Les thèmes. Vus (et revus) : hybris d’un cloneur de robots christique, replicant esclaves, lutte des classes, reproduction de la domination (le replicant pour les humains, l’hologramme pour les replicants). Plus subtil : quel est le propre de l’homme ? à partir de quel moment la différence entre replicant et créature humaine disparaît-elle ? Au cœur de l’intrigue, rappelés par plusieurs personnages : le « miracle de la vie ». En creux, plutôt que la reproduction animale :  le miracle de la conscience, quand la matière se met à sentir et penser, ressentir et réfléchir. Les replicants n’ont pas d’âme, nous dit-on (comme les esclaves noirs autrefois). On persiste à imaginer l’âme comme un supplément, quand elle n’est que l’appellation poétique et religieuse de la conscience, au ras des synapses. D’où cas de – conscience, morale. Si l’on veut, si l’on veut. Ce n’est pas ce que je retiendrai du film. Mais plutôt :

L’esthétique. Chassé du scénario, le trouble vient se loger dans l’esthétique. Brouillard de tempête ou de sable, le flou est une première  tentative pour parer l’implacable précision numérique (le mystère est-il jamais chirurgical ?). Mais les millions de pixels reprennent leurs droits : impossibles à escamoter, ils sont montrés dans leur puissance et leur limite : le glitch – qui raye, qui freeze, qui redonne à voir ce qu’on voyait trop bien, et fait voir double. C’est un petit précipice de rien du tout, une déchirure vertigineuse entre deux mondes (matériel, virtuel), entre deux époques (où le futur de l’une est le passé de l’autre). Un éclair où la petite amie holographique hyper perfectionnée est déjà devenue l’archive rayée d’Elvis Presley dansant dans un cabaret désaffecté (comme Skype en 3D, l’hologramme de science-fiction appartient au passé). Le glitch holographique, c’est le futurisme qui s’avoue futur futur-du-passé : dans cet aveu s’engouffre toute la nostalgie qu’il est possible – tristesse et beauté des espaces désertés, brièvement hors du temps ; solitude des corps qui se reconnaissent éphémères (l’hologramme comme image de leur disparition).
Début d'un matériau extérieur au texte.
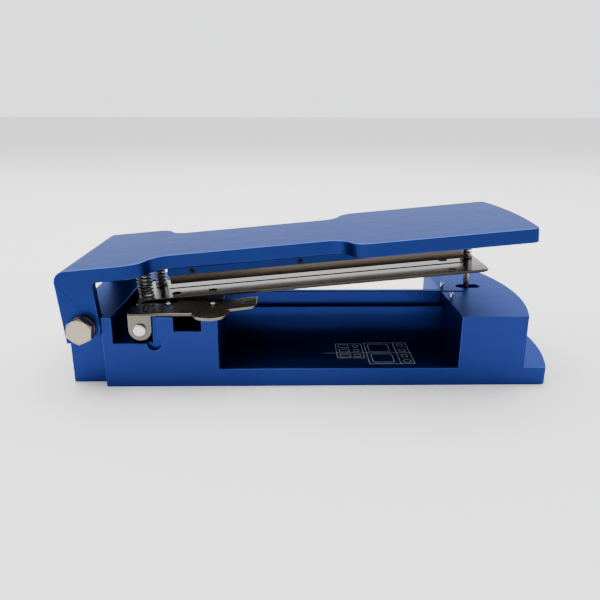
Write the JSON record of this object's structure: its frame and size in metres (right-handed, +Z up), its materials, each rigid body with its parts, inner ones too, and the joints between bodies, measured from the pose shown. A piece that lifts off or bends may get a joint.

Hologramme : métaphore numérique, qui éclaire la présence par l’absence et l’absence par la présence. Le film en révèle tout le potentiel poétique et nostalgique.

(Sinon, pour donner à voir une chose dans une autre, il y a aussi le bon vieux reflet.)
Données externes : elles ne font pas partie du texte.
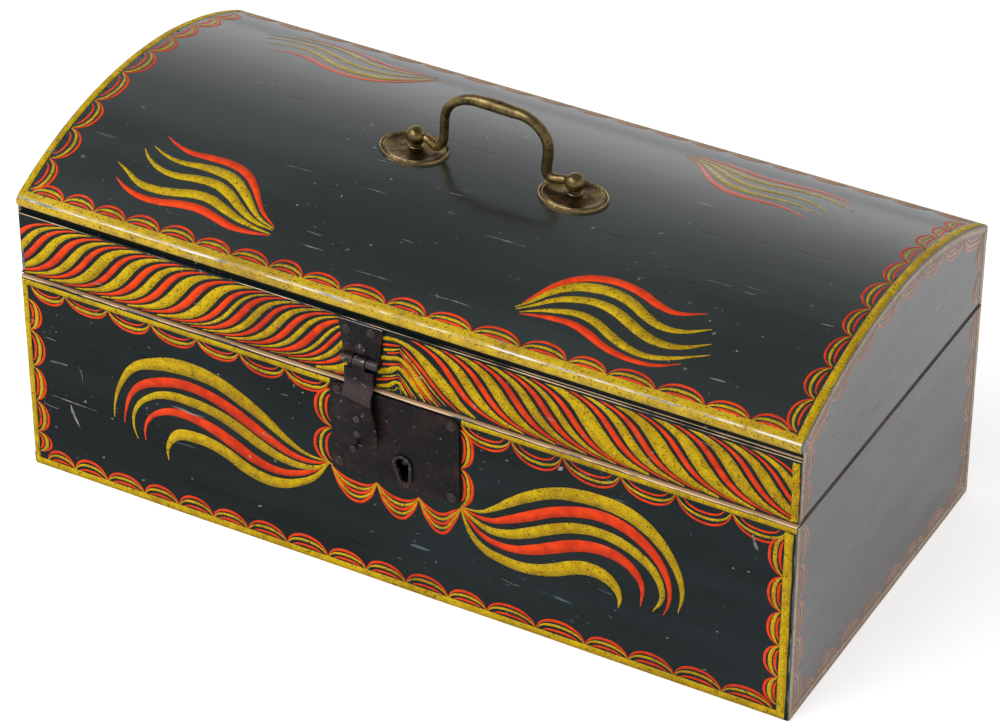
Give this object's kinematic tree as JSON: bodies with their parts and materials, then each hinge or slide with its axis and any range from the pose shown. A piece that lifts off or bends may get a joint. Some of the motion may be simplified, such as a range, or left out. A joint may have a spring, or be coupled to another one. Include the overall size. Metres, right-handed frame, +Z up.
{
  "type": "dome top box",
  "caption": "Painted wooden storage box with a domed lid on back hinges, an iron lock with a hasp in front and a brass bail handle on top.",
  "frame": {"origin": "on the floor, under the middle of the case", "axes": "+X along the length, to the right as seen from the front; the front faces -Y; +Z is up"},
  "size_m": [0.432, 0.226, 0.2293],
  "materials": {
    "painted_wood": "dark green-black paint with yellow and red ornament under aged varnish",
    "bare_wood": "unpainted pine, aged",
    "black_iron": "dark japanned iron, worn",
    "nail_iron": "dark iron",
    "aged_brass": "tarnished brass"
  },
  "bodies": {
    "case": {"bottom_board": "bare_wood", "front_board": "painted_wood", "back_board": "painted_wood", "left_end_board": "painted_wood", "right_end_board": "painted_wood", "case_nails": "nail_iron", "bottom_nails": "nail_iron", "case_hinge_leaf_left": "black_iron", "case_hinge_leaf_right": "black_iron", "hinge_pins": "black_iron", "case_hinge_screws": "black_iron", "lock_plate": "black_iron", "lock_plate_nails": "nail_iron", "keyhole_rim": "black_iron", "lock_case": "black_iron", "drill_pin": "black_iron", "bolt_spring": "black_iron"},
    "lid": {"dome_board": "painted_wood", "lid_front_rail": "painted_wood", "lid_back_rail": "painted_wood", "lid_left_end": "painted_wood", "lid_right_end": "painted_wood", "rail_nails": "nail_iron", "dome_nails": "nail_iron", "lid_hinge_leaf_left": "black_iron", "lid_hinge_leaf_right": "black_iron", "lid_hinge_screws": "black_iron", "hasp_plate": "black_iron", "hasp_plate_nails": "nail_iron", "hasp_pin": "black_iron", "rosette_left": "aged_brass", "rosette_right": "aged_brass", "handle_post_left": "aged_brass", "handle_post_right": "aged_brass", "post_washers": "nail_iron", "post_nuts": "nail_iron"},
    "hasp": {"hasp_strap": "black_iron", "hasp_staple": "black_iron", "hasp_knob": "nail_iron"},
    "bail": {"bail": "aged_brass"},
    "bolt": {"lock_bolt": "black_iron"}
  },
  "joints": [
    {"name": "lid_hinge", "type": "hinge", "parent": "case", "child": "lid", "pos_m": [0, 0.108, 0.117], "axis": [-1, 0, 0], "range_deg": [0, 100]},
    {"name": "hasp_hinge", "type": "hinge", "parent": "lid", "child": "hasp", "pos_m": [-0.0173, -0.1064, 0.1316], "axis": [-1, 0, 0], "range_deg": [0, 130]},
    {"name": "bail_hinge", "type": "hinge", "parent": "lid", "child": "bail", "pos_m": [0, -0.004, 0.1956], "axis": [1, 0, 0], "range_deg": [-96, 96]},
    {"name": "bolt_slide", "type": "slide", "parent": "case", "child": "bolt", "axis": [-1, 0, 0], "range_m": [0, 0.008]}
  ]
}
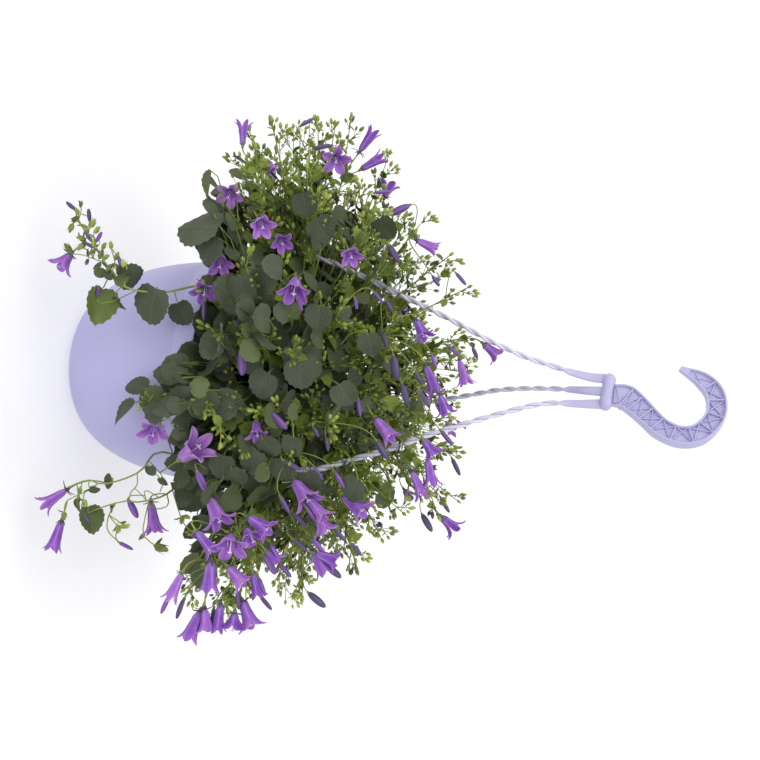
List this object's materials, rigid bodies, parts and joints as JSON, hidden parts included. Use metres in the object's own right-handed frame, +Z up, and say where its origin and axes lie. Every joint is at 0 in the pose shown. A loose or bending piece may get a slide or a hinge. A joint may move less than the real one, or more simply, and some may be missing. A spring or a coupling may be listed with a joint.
{
  "type": "flowering hanging basket",
  "caption": "Bell-flowered campanula in bloom in a round plastic hanging pot, with its twisted-strand hanger and ribbed hanging hook.",
  "frame": {"origin": "the seat inside the top of the hook's bend, where a rail or nail carries the basket", "axes": "+Z up; the hook's flat side faces -Y and its mouth opens towards -X"},
  "size_m": [0.5782, 0.5226, 0.6677],
  "materials": {
    "lilac_plastic": "satin moulded plastic",
    "soil": "moist potting soil",
    "leaf_green": "soft leaf",
    "petal_violet": "soft petal"
  },
  "bodies": {
    "root": {"bloom_01": "petal_violet", "bloom_02": "petal_violet", "bloom_03": "petal_violet", "bloom_04": "petal_violet", "bloom_05": "petal_violet", "bloom_06": "petal_violet", "bloom_07": "petal_violet", "bloom_08": "petal_violet", "bloom_09": "petal_violet", "bloom_10": "petal_violet", "bloom_11": "petal_violet", "bloom_12": "petal_violet", "bloom_13": "petal_violet", "bloom_14": "petal_violet", "bloom_15": "petal_violet", "bloom_16": "petal_violet", "bloom_17": "petal_violet", "bloom_18": "petal_violet", "bloom_20": "petal_violet", "bloom_21": "petal_violet", "bloom_23": "petal_violet", "bloom_24": "petal_violet", "bloom_25": "petal_violet", "bloom_26": "petal_violet", "bloom_28": "petal_violet", "bloom_29": "petal_violet", "bloom_32": "petal_violet", "bloom_33": "petal_violet", "bloom_34": "petal_violet", "bloom_35": "petal_violet", "bloom_36": "petal_violet", "bloom_37": "petal_violet", "bloom_38": "petal_violet", "bloom_39": "petal_violet", "bloom_40": "petal_violet", "bloom_41": "petal_violet", "bloom_43": "petal_violet", "bloom_44": "petal_violet", "bloom_46": "petal_violet", "bloom_47": "petal_violet", "bloom_49": "petal_violet", "bloom_50": "petal_violet", "bloom_bunch_19": "petal_violet", "bloom_bunch_22": "petal_violet", "bloom_bunch_27": "petal_violet", "bloom_bunch_30": "petal_violet", "bloom_bunch_31": "petal_violet", "bloom_bunch_42": "petal_violet", "bloom_bunch_45": "petal_violet", "bloom_bunch_48": "petal_violet", "bloom_bunch_51": "petal_violet", "foliage": "leaf_green", "hook": "lilac_plastic", "pot": "lilac_plastic", "soil": "soil", "strand_back": "lilac_plastic", "strand_left": "lilac_plastic", "strand_right": "lilac_plastic"}
  },
  "joints": []
}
Glitch : fine lame de pixels, par laquelle Blade Runner 2049 se découvre poignant. (Au générique, les noms apparaissent-disparaissent selon cette même esthétique.)
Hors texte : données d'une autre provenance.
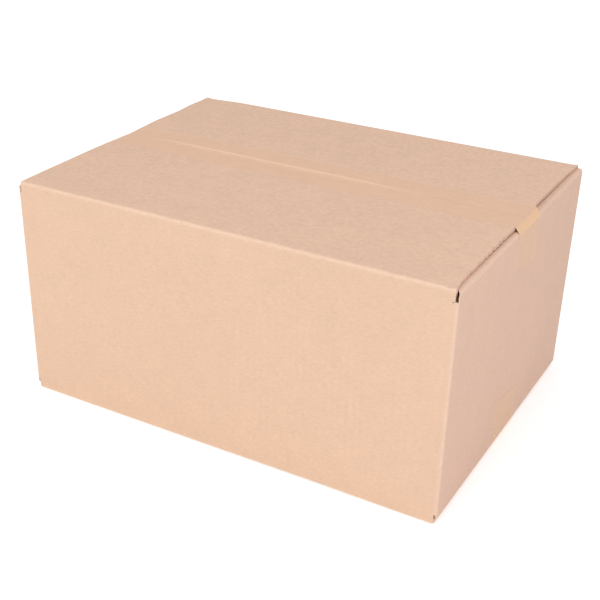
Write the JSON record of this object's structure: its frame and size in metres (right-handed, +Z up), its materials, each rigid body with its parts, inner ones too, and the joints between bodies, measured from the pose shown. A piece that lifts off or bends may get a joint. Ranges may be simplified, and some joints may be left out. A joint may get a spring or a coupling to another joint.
{
  "type": "closed cardboard box",
  "caption": "Closed slotted carton folded from one sheet of corrugated board, its top and bottom seams sealed with clear tape that runs down both ends.",
  "frame": {"origin": "on the floor, under the middle of the carton", "axes": "+Z up; X along the side panels and the taped seams, with the end panel that the picture shows at +X; Y along the end panels, with the large panel that the picture shows at -Y"},
  "size_m": [0.4002, 0.291, 0.2061],
  "materials": {
    "board": "plain brown kraft liner with fine fibres and faint flute lines",
    "tape": "clear amber packing tape, thin and softly glossy"
  },
  "bodies": {
    "root": {"carton": "board", "top_tape": "tape", "bottom_tape": "tape"}
  },
  "joints": []
}
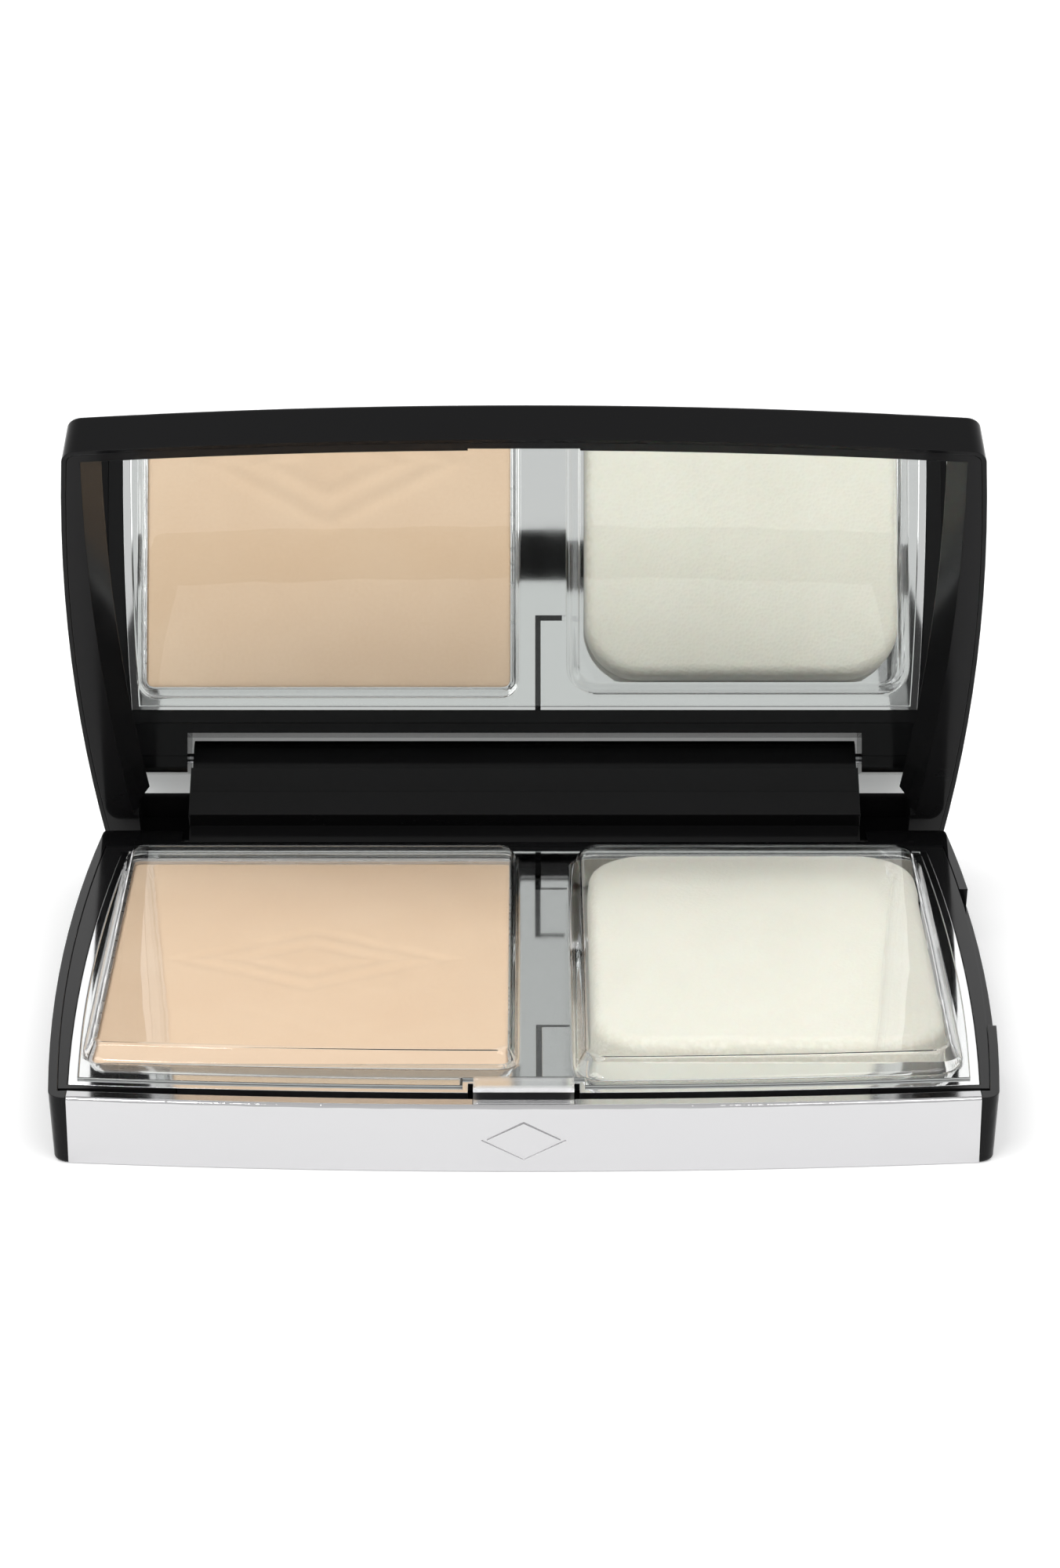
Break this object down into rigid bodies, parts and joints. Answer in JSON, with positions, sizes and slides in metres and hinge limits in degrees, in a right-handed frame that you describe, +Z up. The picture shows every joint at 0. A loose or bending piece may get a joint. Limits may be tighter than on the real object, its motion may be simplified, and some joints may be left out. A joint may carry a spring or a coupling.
{
  "type": "powder compact",
  "caption": "Slim hinged compact with a mirrored lid, a pan of pressed powder, a sponge in a chrome tray, a clear dust cover and a push bar that frees the lid.",
  "frame": {"origin": "centre of the underside, on the surface that the compact stands on", "axes": "+X to the user's right along the longest side, -Y towards the push bar at the front, +Z up"},
  "size_m": [0.104, 0.0833, 0.0709],
  "materials": {
    "black_case": "high gloss black",
    "black_inner": "gloss black inner moulding",
    "black_slider": "natural black acetal",
    "chrome_plate": "bright plated plastic",
    "spring_steel": "bright wire",
    "pin_steel": "turned",
    "pan_metal": "satin",
    "powder": "matt pressed powder",
    "sponge_foam": "fine soft foam with a flocked side",
    "clear_film": "clear vacuum-formed film",
    "mirror_silver": "polished",
    "adhesive_pad": "double-sided pad"
  },
  "bodies": {
    "base": {"base_shell": "black_case", "chassis": "black_inner", "powder_cassette": "chrome_plate", "powder_pan": "pan_metal", "pan_adhesive": "adhesive_pad", "pressed_powder": "powder", "sponge_tray": "chrome_plate", "sponge": "sponge_foam", "clear_cover": "clear_film", "hinge_pin_left": "pin_steel", "hinge_pin_right": "pin_steel", "bar_spring_left": "spring_steel", "bar_spring_right": "spring_steel"},
    "lid": {"lid_shell": "black_case", "mirror_frame": "black_inner", "mirror_glass": "mirror_silver", "mirror_adhesive": "adhesive_pad"},
    "push_bar": {"bar_fascia": "chrome_plate", "bar_slider": "black_slider", "latch_hook": "chrome_plate"}
  },
  "joints": [
    {"name": "lid_hinge", "type": "hinge", "parent": "base", "child": "lid", "pos_m": [0, 0.036, 0.0032], "axis": [-1, 0, 0], "range_deg": [-57.9, 37]},
    {"name": "bar_push", "type": "slide", "parent": "base", "child": "push_bar", "axis": [0, 1, 0], "range_m": [0, 0.0007], "stiffness_N_per_m": 400, "springref_m": -0.002, "deforming": ["bar_spring_left", "bar_spring_right"]}
  ]
}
C’est très beau, particulièrement réussi pour évoquer le trouble de l’identité (qui l’on est, qui l’on aime, dans le temps et la durée). La scène où l’hologramme de K., projection de tous ses désirs, se fond à une prostituée replicant pour trouver à s’incarner est magnifique : la bouche de l’une, de l’autre, un visage sous l’autre, superposition, coïncidence, décalage, confusion… c’est tout le trouble amoureux qui se trouve décomposé dans ce plan à trois glitché. J’ai pensé au dernier épisode d’Angel, lorsque, mourant, Wesley demande à Illyria, la déesse qui a tué Fred en s’incarnant en elle, de reprendre les traits de celles qu’il a aimée. Pour mourir et non pour vivre, donc. L’illusion ne tient pas la durée, sans laquelle l’autre cependant ne peut exister : dans Her, l’assistante vocale du héros se détache de lui ; dans Blade Runner 2049, la poupée holographique disparaît d’un coup de talons avec la baguette magique-clé USB-test de grossesse qui la contenait. Force du réel que de résister à nos désirs.

K. face à la publicité générique de sa petite amie holographique perdue.

L’objet. À ajouter sur ma wishlist à côté du retourneur de temps d’Hermione et de l’aléthiomètre de Lyra : l’objectif à créer des souvenirs. Parce que si la reproduction et la conscience font de nous des hommes, ce sont bien nos souvenirs qui font de chaque animal-qui-parle un individu avec sa propre histoire – et c’est notre désir à tous d’être spécial (cf. K. qui se croit l’objet de la prophétie, avec un retournement qui m’a rappelé The Dark Knight Rises).

Le point danse. Parce qu’on fait difficilement mieux qu’un hologramme géant de ballerine en pleine rue pour se faire piétiner par l’aspiration à l’idéal / le regret d’une étoile perdue (fonctionne aussi en sens inverse pour révéler le fantasme de désincarnation associé au ballet classique – la maîtrise du corps jusqu’à l’envol d’une âme seule, Willis, sylphide, fantomatique… holographique).